Load and store forwarding in the Toy Optimizer

December 24, 2025

Another entry in the Toy Optimizer series.

A long, long time ago (two years!) CF Bolz-Tereick and I made a video about load/store forwarding and an accompanying GitHub Gist about load/store forwarding in the Toy Optimizer. I said I would write a blog post about it, but never found the time—it got lost amid a sea of large life changes.

It’s a neat idea: do an abstract interpretation over the trace, modeling the heap at compile-time, removing redundant reads and writes. That means it’s possible to optimize traces like this:

v0 = ...
v1 = load(v0, 5)
v2 = store(v0, 6, 123)
v3 = load(v0, 6)
v4 = load(v0, 5)
v5 = do_something(v1, v3, v4)

into traces like this:

v0 = ...
v1 = load(v0, 5)
v2 = store(v0, 6, 123)
v5 = do_something(v1, 123, v1)

This indicates that we were able to remove two redundant loads by keeping around information about previous loads and stores. Let’s get to work making this possible.

The usual infrastructure

We’ll start off with the usual infrastructure from the Toy Optimizer series: a very stringly-typed representation of a trace-based SSA IR and a union-find rewrite mechamism.

This means we can start writing some new optimization pass and our first test:

def optimize_load_store(bb: Block):
    opt_bb = Block()
    # TODO: copy an optimized version of bb into opt_bb
    return opt_bb

def test_two_loads():
    bb = Block()
    var0 = bb.getarg(0)
    var1 = bb.load(var0, 0)
    var2 = bb.load(var0, 0)
    bb.escape(var1)
    bb.escape(var2)
    opt_bb = optimize_load_store(bb)
    assert bb_to_str(opt_bb) == """\
var0 = getarg(0)
var1 = load(var0, 0)
var2 = escape(var1)
var3 = escape(var1)"""

This test is asserting that we can remove duplicate loads. Why load twice if we can cache the result? Let’s make that happen.

Caching loads

To do this, we’ll model the the heap at compile-time. When I say “model”, I mean that we will have an imprecise but correct abstract representation of the heap: we don’t (and can’t) have knowledge of every value, but we can know for sure that some addresses have certain values.
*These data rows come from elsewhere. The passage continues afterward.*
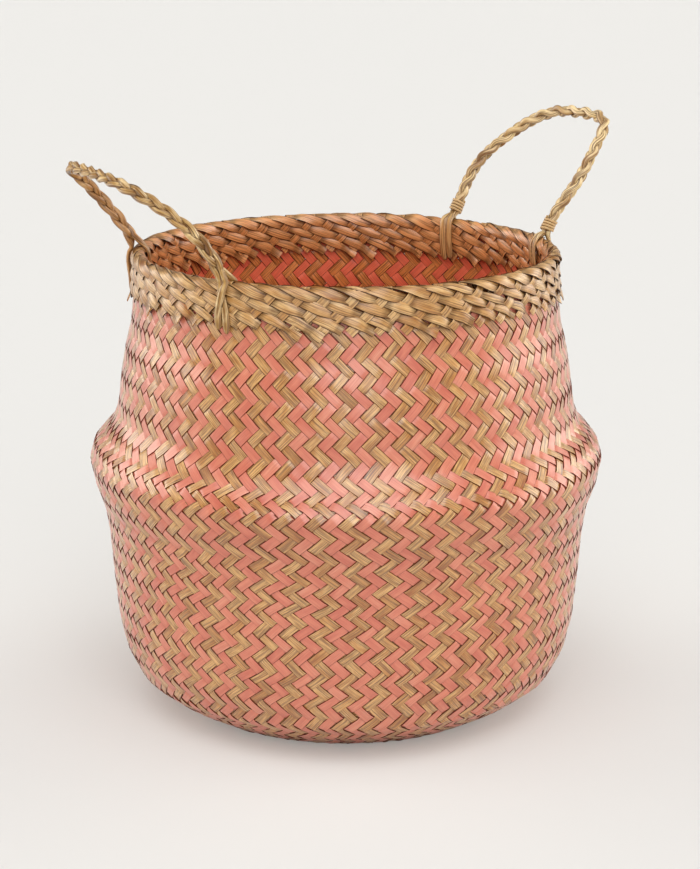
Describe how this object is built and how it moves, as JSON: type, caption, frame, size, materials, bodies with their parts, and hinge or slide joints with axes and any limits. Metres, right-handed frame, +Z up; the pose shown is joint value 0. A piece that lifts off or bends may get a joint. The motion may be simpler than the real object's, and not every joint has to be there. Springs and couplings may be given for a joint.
{
  "type": "handled basket",
  "caption": "Round plaited belly basket with a folded ridge, a bordered mouth and plaited rope handles that swing at the rim.",
  "frame": {"origin": "middle of the base mat's underside, on the floor", "axes": "+Z up through the mouth, -Y towards the pictured front, +X to its right"},
  "size_m": [0.3782, 0.36, 0.4088],
  "materials": {
    "dyed_strip": "matt dyed grass strip",
    "natural_strip": "matt dried grass strip",
    "rope": "matt plaited dried grass",
    "whipping_thread": "matt thin grass strip"
  },
  "bodies": {
    "basket": {"base_mat": "natural_strip", "belly_foot": "dyed_strip", "belly_wall": "dyed_strip", "shoulder_fold": "dyed_strip", "neck_wall": "dyed_strip", "rim_border_outer": "natural_strip", "rim_border_inner": "natural_strip", "rim_roll": "natural_strip", "left_back_rope_split": "rope", "left_back_outer_tail_1": "rope", "left_back_outer_tail_2": "rope", "left_back_inner_tail_1": "rope", "left_front_rope_split": "rope", "left_front_outer_tail_1": "rope", "left_front_outer_tail_2": "rope", "left_front_inner_tail_1": "rope", "right_front_rope_split": "rope", "right_front_outer_tail_1": "rope", "right_front_inner_tail_1": "rope", "right_front_inner_tail_2": "rope", "right_back_rope_split": "rope", "right_back_outer_tail_1": "rope", "right_back_inner_tail_1": "rope", "right_back_inner_tail_2": "rope"},
    "left_handle": {"left_handle_rope": "rope"},
    "right_handle": {"right_handle_rope": "rope", "right_front_whipping": "whipping_thread", "right_back_whipping": "whipping_thread"}
  },
  "joints": [
    {"name": "left_handle_swing", "type": "hinge", "parent": "basket", "child": "left_handle", "pos_m": [-0.10958, -0.05826, 0.3192], "axis": [0.4695, -0.8829, 0], "range_deg": [-108, 67]},
    {"name": "right_handle_swing", "type": "hinge", "parent": "basket", "child": "right_handle", "pos_m": [0.1074, 0.07976, 0.3192], "axis": [-0.5962, 0.8028, 0], "range_deg": [-112, 66]}
  ]
}
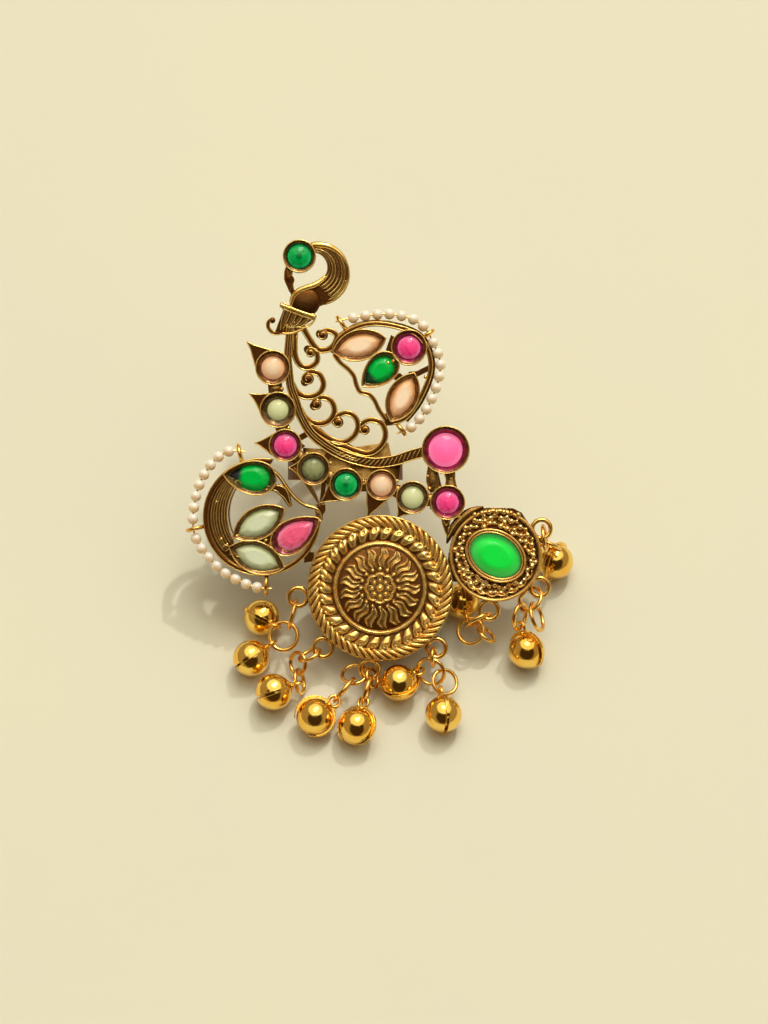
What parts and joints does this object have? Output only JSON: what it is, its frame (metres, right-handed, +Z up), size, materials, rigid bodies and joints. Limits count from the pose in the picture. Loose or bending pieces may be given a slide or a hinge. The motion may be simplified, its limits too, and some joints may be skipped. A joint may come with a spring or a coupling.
{
  "type": "ghungroo finger ring",
  "caption": "Large finger ring with a cast bird and scroll plate, glass stones, pearl strings, a sun medallion, an oval mount and hanging round bells.",
  "frame": {"origin": "on the ground under the middle of the ring's bounding box, as it lies with its face up", "axes": "+Z up from the ground, +Y from the bells towards the bird's head along the plate's slope, +X towards the oval mount"},
  "size_m": [0.078, 0.0924, 0.046],
  "materials": {
    "plated_brass": "bright gold plate, darkened in the recesses",
    "emerald_glass": "polished, foiled behind",
    "bright_green_glass": "polished, foiled behind",
    "pink_glass": "polished, foiled behind",
    "peach_glass": "polished, milky",
    "pale_green_glass": "polished, milky",
    "grey_green_glass": "polished, cloudy",
    "mint_glass": "polished, milky",
    "pearl": "pearl lacquer"
  },
  "bodies": {
    "root": {"frame": "plated_brass", "stone_head": "emerald_glass", "stone_big_pink": "pink_glass", "stone_upper_round": "pink_glass", "stone_oval": "bright_green_glass", "pearls_upper": "pearl", "pearls_left": "pearl", "pearl_wire_upper": "plated_brass", "pearl_wire_left": "plated_brass", "stone_row_1": "peach_glass", "stone_row_2": "pale_green_glass", "stone_row_3": "pink_glass", "stone_row_4": "grey_green_glass", "stone_row_5": "emerald_glass", "stone_row_6": "peach_glass", "stone_row_7": "pale_green_glass", "stone_row_8": "pink_glass", "stone_upper_1": "peach_glass", "stone_upper_2": "emerald_glass", "stone_upper_3": "peach_glass", "stone_disc_1": "emerald_glass", "stone_disc_2": "pale_green_glass", "stone_disc_3": "mint_glass", "stone_disc_4": "pink_glass", "link_1": "plated_brass", "link_2": "plated_brass", "link_3": "plated_brass", "link_4": "plated_brass", "link_5": "plated_brass", "link_6": "plated_brass", "link_7": "plated_brass", "link_8": "plated_brass", "link_9": "plated_brass", "link_10": "plated_brass", "link_11": "plated_brass", "link_12": "plated_brass", "link_13": "plated_brass", "link_14": "plated_brass", "link_15": "plated_brass", "link_16": "plated_brass", "link_17": "plated_brass", "link_18": "plated_brass", "link_19": "plated_brass", "link_20": "plated_brass", "bell_1": "plated_brass", "bell_2": "plated_brass", "bell_3": "plated_brass", "bell_4": "plated_brass", "bell_5": "plated_brass", "bell_6": "plated_brass", "bell_7": "plated_brass", "bell_8": "plated_brass", "bell_9": "plated_brass", "bell_10": "plated_brass"}
  },
  "joints": []
}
For example, if we have observed a load from object O at offset 8 v0 = load(O, 8), we know that the SSA value v0 is at heap[(O, 8)]. That sounds tautological, but it’s not. Future loads can make use of this information.

def get_num(op: Operation, index: int=1):
    assert isinstance(op.arg(index), Constant)
    return op.arg(index).value

def optimize_load_store(bb: Block):
    opt_bb = Block()
    # Stores things we know about the heap at... compile-time.
    # Key: an object and an offset pair acting as a heap address
    # Value: a previous SSA value we know exists at that address
    compile_time_heap: Dict[Tuple[Value, int], Value] = {}
    for op in bb:
        if op.name == "load":
            obj = op.arg(0)
            offset = get_num(op, 1)
            load_info = (obj, offset)
            previous = compile_time_heap.get(load_info)
            if previous is not None:
                op.make_equal_to(previous)
                continue
            compile_time_heap[load_info] = op
        opt_bb.append(op)
    return opt_bb

This pass records information about loads and uses the result of a previous cached load operation if available. We treat the pair of (SSA value, offset) as an address into our abstract heap.

That’s great! If you run our simple test, it should now pass. But what happens if we store into that address before the second load? Oops…

def test_store_to_same_object_offset_invalidates_load():
    bb = Block()
    var0 = bb.getarg(0)
    var1 = bb.load(var0, 0)
    var2 = bb.store(var0, 0, 5)
    var3 = bb.load(var0, 0)
    bb.escape(var1)
    bb.escape(var3)
    opt_bb = optimize_load_store(bb)
    assert bb_to_str(opt_bb) == """\
var0 = getarg(0)
var1 = load(var0, 0)
var2 = store(var0, 0, 5)
var3 = load(var0, 0)
var4 = escape(var1)
var5 = escape(var3)"""

This test fails because we are incorrectly keeping around var1 in our abstract heap. We need to get rid of it and not replace var3 with var1.

Invalidating cached loads

So it turns out we have to also model stores in order to cache loads correctly. One valid, albeit aggressive, way to do that is to throw away all the information we know at each store operation:

def optimize_load_store(bb: Block):
    opt_bb = Block()
    compile_time_heap: Dict[Tuple[Value, int], Value] = {}
    for op in bb:
        if op.name == "store":
            compile_time_heap.clear()
        elif op.name == "load":
            # ...
        opt_bb.append(op)
    return opt_bb

That makes our test pass—yay!—but at great cost. It means any store operation mucks up redundant loads. In our world where we frequently read from and write to objects, this is what we call a huge bummer.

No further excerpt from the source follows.